§ **Stated goal**
Give every line below again, exactly.

● ● ● ● ● ● ●

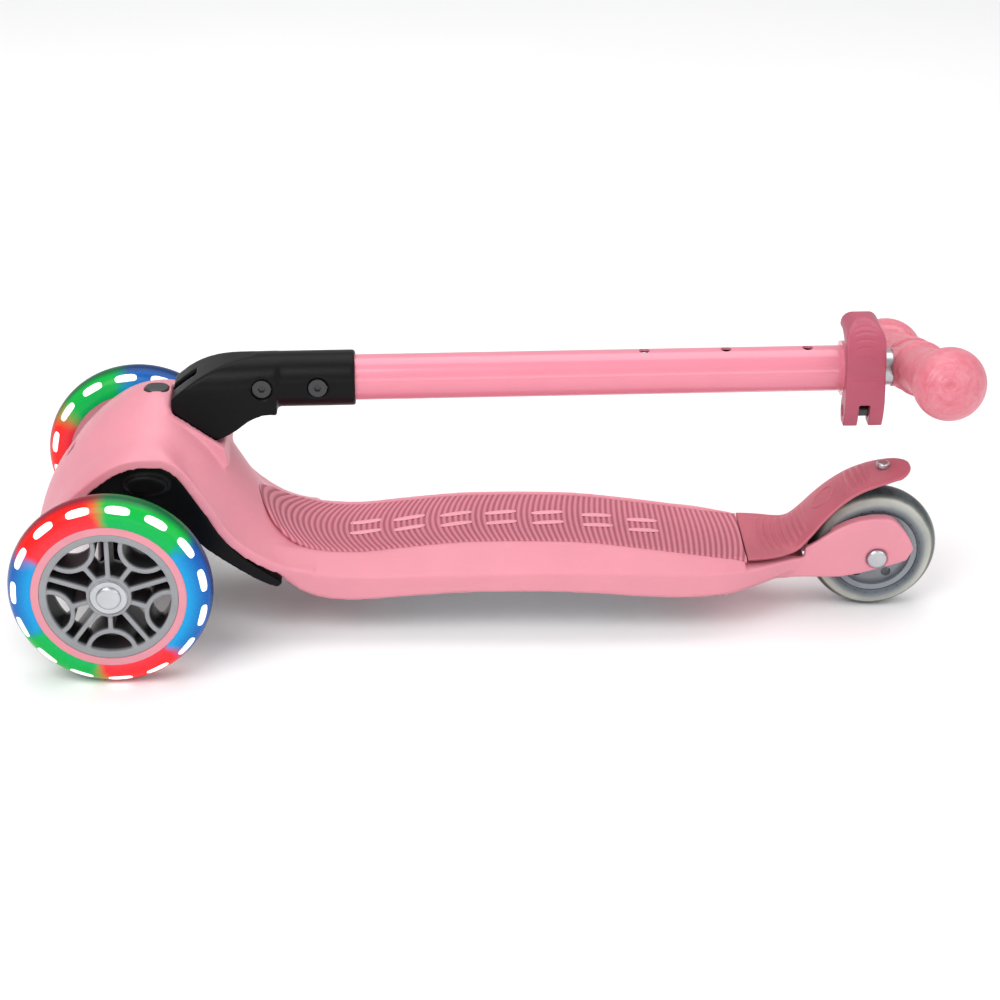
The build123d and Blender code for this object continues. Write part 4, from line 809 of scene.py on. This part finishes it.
def make_front_wheel(side, tag):
    body = "front_wheel_" + tag
    centre = Vector((FRONT_X, side * TRACK / 2, FRONT_R))
    axis, across = Vector((0, 1, 0)), Vector((1, 0, 0))
    profile = [(0.0457, -0.0120), (0.0463, -0.0125)]
    low = math.asin((0.0489 - TYRE_PROFILE_C) / TYRE_PROFILE_R)
    for step in range(41):
        turn = low + (math.pi - 2 * low) * step / 40
        profile.append((TYRE_PROFILE_C + TYRE_PROFILE_R * math.sin(turn),
                        -TYRE_PROFILE_R * math.cos(turn)))
    profile += [(0.0463, 0.0125), (0.0457, 0.0120)]
    mesh = lathe_mesh("tyre_" + tag, profile + profile[:1], centre, axis, across, 160)
    glow = MATERIALS["light_tyre"] if side < 0 else MATERIALS["light_tyre_right"]
    tyre = new_object("tyre_" + tag, mesh, body, "light_tyre", glow)
    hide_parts("front_tyre_" + tag)
    # rounded light bars let into both shoulders
    bm = bmesh.new()
    for face in (-1, 1):
        for k in range(BARS):
            first = math.radians(k * 360 / BARS + BAR_FIRST[side])

            def shoulder(u, v, height):
                r = BAR_RADIUS + v
                angle = first + u / BAR_RADIUS
                return centre + Vector((r * math.cos(angle), (tyre_height(r) + height) * face,
                                        r * math.sin(angle)))
            pillow(bm, shoulder, (0.0, 0.0), (BAR_HALF_LONG, BAR_HALF_WIDE), 0.0, 0.0003,
                   rings=5)
    bars = finish_bmesh(bm, "light_bars_" + tag, body, "light_white")
    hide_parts("front_lights_" + tag)


for side, tag in ((-1, "left"), (1, "right")):
    make_front_wheel(side, tag)
    cast("spokes_" + tag, ["front_core_" + tag], "front_wheel_" + tag, "core_grey",
         0.0006 * FINE, 3)

# ---------------------------------------------------------------- light and floor
def area(name, place, aim, size, power):
    data = bpy.data.lights.new(name, "AREA")
    data.shape = "RECTANGLE"
    data.size, data.size_y = size
    data.energy = power
    lamp = bpy.data.objects.new(name, data)
    bpy.context.scene.collection.objects.link(lamp)
    lamp.location = place
    lamp.rotation_euler = (Vector(aim) - Vector(place)).to_track_quat("-Z", "Y").to_euler()


LAMPS = (
    ("key", (-1.0, -1.4, 2.0), (0, 0, 0.05), (1.6, 1.2), 34),
    ("fill", (1.6, -1.2, 1.2), (0, 0, 0.08), (1.4, 1.4), 12),
    ("top", (0.1, 0.6, 2.2), (0, 0, 0.05), (2.2, 1.6), 24),
    ("front", (-0.1, -2.6, 0.62), (0, 0, 0.12), (2.4, 0.5), 9),
)
for lamp_settings in LAMPS:
    area(*lamp_settings)

WORLD_STRENGTH = 0.62
world = bpy.data.worlds.new("world")
bpy.context.scene.world = world
world.use_nodes = True
world.node_tree.nodes["Background"].inputs["Color"].default_value = (1, 1, 1, 1)
world.node_tree.nodes["Background"].inputs["Strength"].default_value = WORLD_STRENGTH

floor_mesh = bpy.data.meshes.new("floor")
reach = 12.0
floor_mesh.from_pydata([(-reach, -reach, 0), (reach, -reach, 0), (reach, reach, 0),
                        (-reach, reach, 0)], [], [(0, 1, 2, 3)])
floor = bpy.data.objects.new("floor", floor_mesh)
bpy.context.scene.collection.objects.link(floor)
floor_look = Look("floor_paper")
floor_look.set(Base_Color=floor_look.ramp(floor_look.noise(3.0), [
    (0.0, (0.86, 0.86, 0.87)), (1.0, (0.9, 0.9, 0.9))]))
floor_look.set(Roughness=0.8)
floor_mesh.materials.append(floor_look.material)

bpy.context.scene.view_settings.view_transform = "Standard"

● ● ● ● ● ● ●

§ **Written reply**
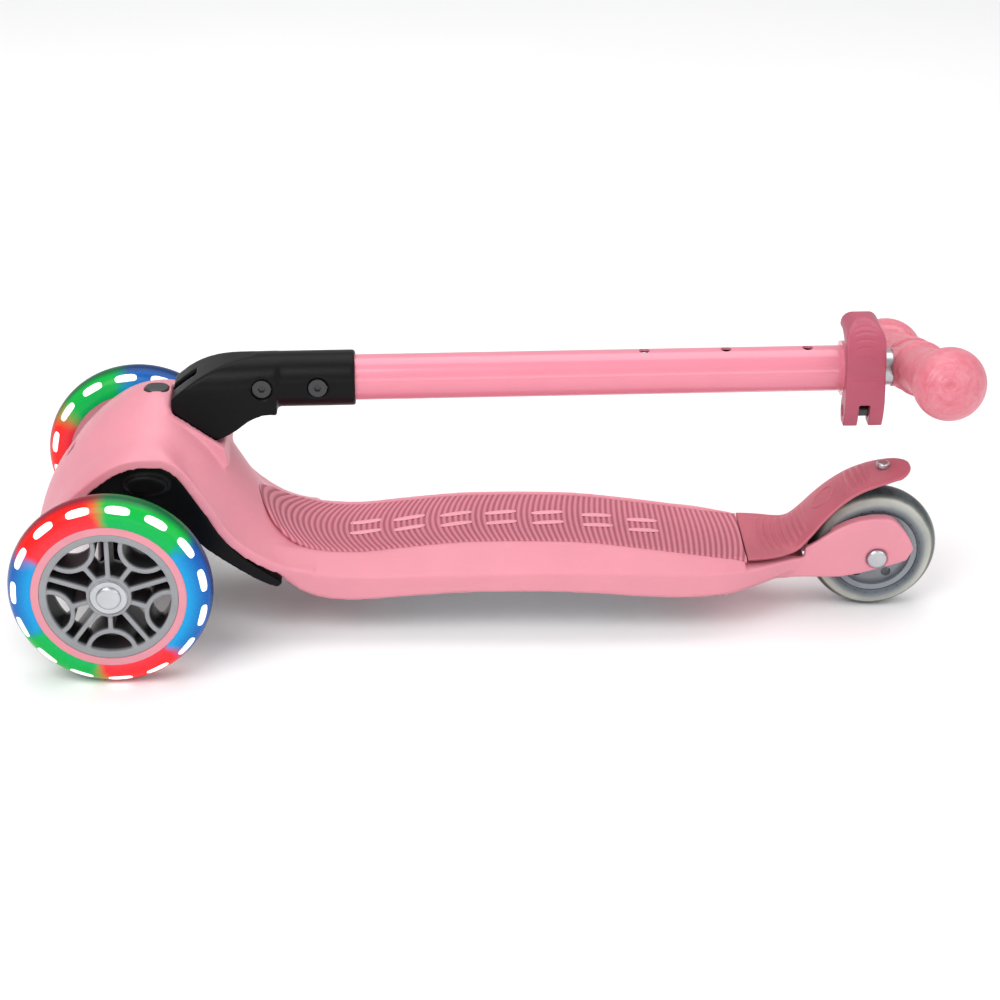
The build123d and Blender code for this object continues. Write part 4, from line 809 of scene.py on. This part finishes it.
def make_front_wheel(side, tag):
    body = "front_wheel_" + tag
    centre = Vector((FRONT_X, side * TRACK / 2, FRONT_R))
    axis, across = Vector((0, 1, 0)), Vector((1, 0, 0))
    profile = [(0.0457, -0.0120), (0.0463, -0.0125)]
    low = math.asin((0.0489 - TYRE_PROFILE_C) / TYRE_PROFILE_R)
    for step in range(41):
        turn = low + (math.pi - 2 * low) * step / 40
        profile.append((TYRE_PROFILE_C + TYRE_PROFILE_R * math.sin(turn),
                        -TYRE_PROFILE_R * math.cos(turn)))
    profile += [(0.0463, 0.0125), (0.0457, 0.0120)]
    mesh = lathe_mesh("tyre_" + tag, profile + profile[:1], centre, axis, across, 160)
    glow = MATERIALS["light_tyre"] if side < 0 else MATERIALS["light_tyre_right"]
    tyre = new_object("tyre_" + tag, mesh, body, "light_tyre", glow)
    hide_parts("front_tyre_" + tag)
    # rounded light bars let into both shoulders
    bm = bmesh.new()
    for face in (-1, 1):
        for k in range(BARS):
            first = math.radians(k * 360 / BARS + BAR_FIRST[side])

            def shoulder(u, v, height):
                r = BAR_RADIUS + v
                angle = first + u / BAR_RADIUS
                return centre + Vector((r * math.cos(angle), (tyre_height(r) + height) * face,
                                        r * math.sin(angle)))
            pillow(bm, shoulder, (0.0, 0.0), (BAR_HALF_LONG, BAR_HALF_WIDE), 0.0, 0.0003,
                   rings=5)
    bars = finish_bmesh(bm, "light_bars_" + tag, body, "light_white")
    hide_parts("front_lights_" + tag)


for side, tag in ((-1, "left"), (1, "right")):
    make_front_wheel(side, tag)
    cast("spokes_" + tag, ["front_core_" + tag], "front_wheel_" + tag, "core_grey",
         0.0006 * FINE, 3)

# ---------------------------------------------------------------- light and floor
def area(name, place, aim, size, power):
    data = bpy.data.lights.new(name, "AREA")
    data.shape = "RECTANGLE"
    data.size, data.size_y = size
    data.energy = power
    lamp = bpy.data.objects.new(name, data)
    bpy.context.scene.collection.objects.link(lamp)
    lamp.location = place
    lamp.rotation_euler = (Vector(aim) - Vector(place)).to_track_quat("-Z", "Y").to_euler()


LAMPS = (
    ("key", (-1.0, -1.4, 2.0), (0, 0, 0.05), (1.6, 1.2), 34),
    ("fill", (1.6, -1.2, 1.2), (0, 0, 0.08), (1.4, 1.4), 12),
    ("top", (0.1, 0.6, 2.2), (0, 0, 0.05), (2.2, 1.6), 24),
    ("front", (-0.1, -2.6, 0.62), (0, 0, 0.12), (2.4, 0.5), 9),
)
for lamp_settings in LAMPS:
    area(*lamp_settings)

WORLD_STRENGTH = 0.62
world = bpy.data.worlds.new("world")
bpy.context.scene.world = world
world.use_nodes = True
world.node_tree.nodes["Background"].inputs["Color"].default_value = (1, 1, 1, 1)
world.node_tree.nodes["Background"].inputs["Strength"].default_value = WORLD_STRENGTH

floor_mesh = bpy.data.meshes.new("floor")
reach = 12.0
floor_mesh.from_pydata([(-reach, -reach, 0), (reach, -reach, 0), (reach, reach, 0),
                        (-reach, reach, 0)], [], [(0, 1, 2, 3)])
floor = bpy.data.objects.new("floor", floor_mesh)
bpy.context.scene.collection.objects.link(floor)
floor_look = Look("floor_paper")
floor_look.set(Base_Color=floor_look.ramp(floor_look.noise(3.0), [
    (0.0, (0.86, 0.86, 0.87)), (1.0, (0.9, 0.9, 0.9))]))
floor_look.set(Roughness=0.8)
floor_mesh.materials.append(floor_look.material)

bpy.context.scene.view_settings.view_transform = "Standard"